My husband and kids have been great teachers for me…
And, unknowing experimenters, I admit—on how to use tone effectively. It took me years to be able to say, Hey babe, could you take out the trash? Or to say, “alright, time to brush teeth!” when really, on the inside, I was irritated. Because if I said “Hey! Babe! Could you take out the TRASH?!” guess how well that would go over, and how likely we’d be to bicker in that moment? Or if I said, TIME TO BRUSH TEETH, no teeth would be brushed because my admittedly sensitive kids would probably have started crying when they were younger and then our bedtime routine would get pulled off in a much different direction.
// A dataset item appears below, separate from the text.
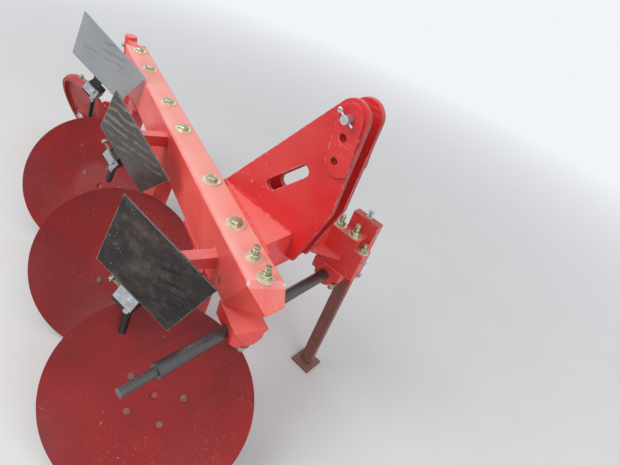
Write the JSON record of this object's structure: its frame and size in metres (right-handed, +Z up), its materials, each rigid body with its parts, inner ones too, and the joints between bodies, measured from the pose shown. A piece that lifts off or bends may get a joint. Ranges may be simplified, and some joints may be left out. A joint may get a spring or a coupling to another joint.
{
  "type": "disc plough",
  "caption": "Mounted disc plough with a slanting tube beam, dished discs on inclined bearings, scrapers, a three-point headstock, a parking stand and a rear furrow wheel.",
  "frame": {"origin": "on the ground, below the middle of the plough's bounding box", "axes": "+X is the direction of travel, +Y is left, +Z is up"},
  "size_m": [2.4445, 1.2259, 1.281],
  "materials": {
    "red_paint": "gloss",
    "disc_paint": "gloss",
    "scraper_paint": "gloss",
    "blue_steel": "satin",
    "black_bar": "gloss",
    "zinc_steel": "satin",
    "red_iron": "painted"
  },
  "bodies": {
    "frame": {"main_beam": "red_paint", "beam_end": "red_paint", "beam_nose": "red_paint", "nose_bearing": "red_paint", "nose_shield": "red_paint", "cross_shaft": "black_bar", "cross_arm": "red_paint", "headstock_plate": "red_paint", "mast_plate_right": "red_paint", "mast_plate_left": "red_paint", "top_link_pin": "zinc_steel", "bearing_carrier": "red_paint", "corner_rib": "red_paint", "left_bearing": "red_paint", "stand_socket": "red_paint", "furrow_bracket": "red_paint", "disc_column_1": "red_paint", "bearing_cap_1": "red_paint", "scraper_blade_1": "scraper_paint", "scraper_rod_1": "black_bar", "scraper_clamp_1": "black_bar", "scraper_plate_1": "zinc_steel", "scraper_bracket_1": "red_paint", "disc_column_2": "red_paint", "bearing_cap_2": "red_paint", "scraper_blade_2": "scraper_paint", "scraper_rod_2": "black_bar", "scraper_clamp_2": "black_bar", "scraper_plate_2": "zinc_steel", "scraper_bracket_2": "red_paint", "disc_column_3": "red_paint", "bearing_cap_3": "red_paint", "scraper_blade_3": "blue_steel", "scraper_rod_3": "black_bar", "scraper_clamp_3": "black_bar", "scraper_plate_3": "zinc_steel", "scraper_bracket_3": "red_paint"},
    "disc_1_turning": {"disc_1": "disc_paint", "disc_hub_1": "red_iron"},
    "disc_2_turning": {"disc_2": "disc_paint", "disc_hub_2": "red_iron"},
    "disc_3_turning": {"disc_3": "disc_paint", "disc_hub_3": "red_iron"},
    "stand": {"stand_leg": "red_paint"},
    "furrow_swivel_arm": {"furrow_arm": "red_paint"},
    "furrow_wheel_turning": {"furrow_wheel": "red_iron"}
  },
  "joints": [
    {"name": "disc_spin_1", "type": "hinge", "parent": "frame", "child": "disc_1_turning", "pos_m": [0.92819, -0.3642, 0.27032], "axis": [0.4698, -0.671, 0.5736], "continuous": true},
    {"name": "disc_spin_2", "type": "hinge", "parent": "frame", "child": "disc_2_turning", "pos_m": [0.35466, -0.13944, 0.27032], "axis": [0.4698, -0.671, 0.5736], "continuous": true},
    {"name": "disc_spin_3", "type": "hinge", "parent": "frame", "child": "disc_3_turning", "pos_m": [-0.21887, 0.08533, 0.27032], "axis": [0.4698, -0.671, 0.5736], "continuous": true},
    {"name": "stand_slide", "type": "slide", "parent": "frame", "child": "stand", "axis": [0, 0, 1], "range_m": [0, 0.3]},
    {"name": "furrow_swivel", "type": "hinge", "parent": "frame", "child": "furrow_swivel_arm", "pos_m": [-0.78222, 0.57998, 0.583], "axis": [0, 0, 1], "range_deg": [-20, 20]},
    {"name": "furrow_wheel_spin", "type": "hinge", "parent": "furrow_swivel_arm", "child": "furrow_wheel_turning", "pos_m": [-0.97222, 0.46998, 0.23766], "axis": [0, 0.9397, 0.342], "continuous": true}
  ]
}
It doesn’t mean you have be all sing-songy. In fact, this can grate on people’s nerves and come off as inauthentic. It’s not something you force. If anything it’s about loosening, physically loosening the tension in your jaw and throat and shoulders helps, and it’s about loosening your grip on whatever judgment might be happening your mind in the moment. Which is a pretty cool and important skill to be able to cultivate (being less judgy will a weekly them in TKTK).
Daily Tiny Assignment
So, for the next 24 hours, experiment with your tone of voice. If you’re up to it, you can also ask the people you’re close to for feedback on what your typical go-to tone may be. It can make a huge difference in how your interactions go, how connected you feel to others, and how you feel in your own mind. Have fun with this one.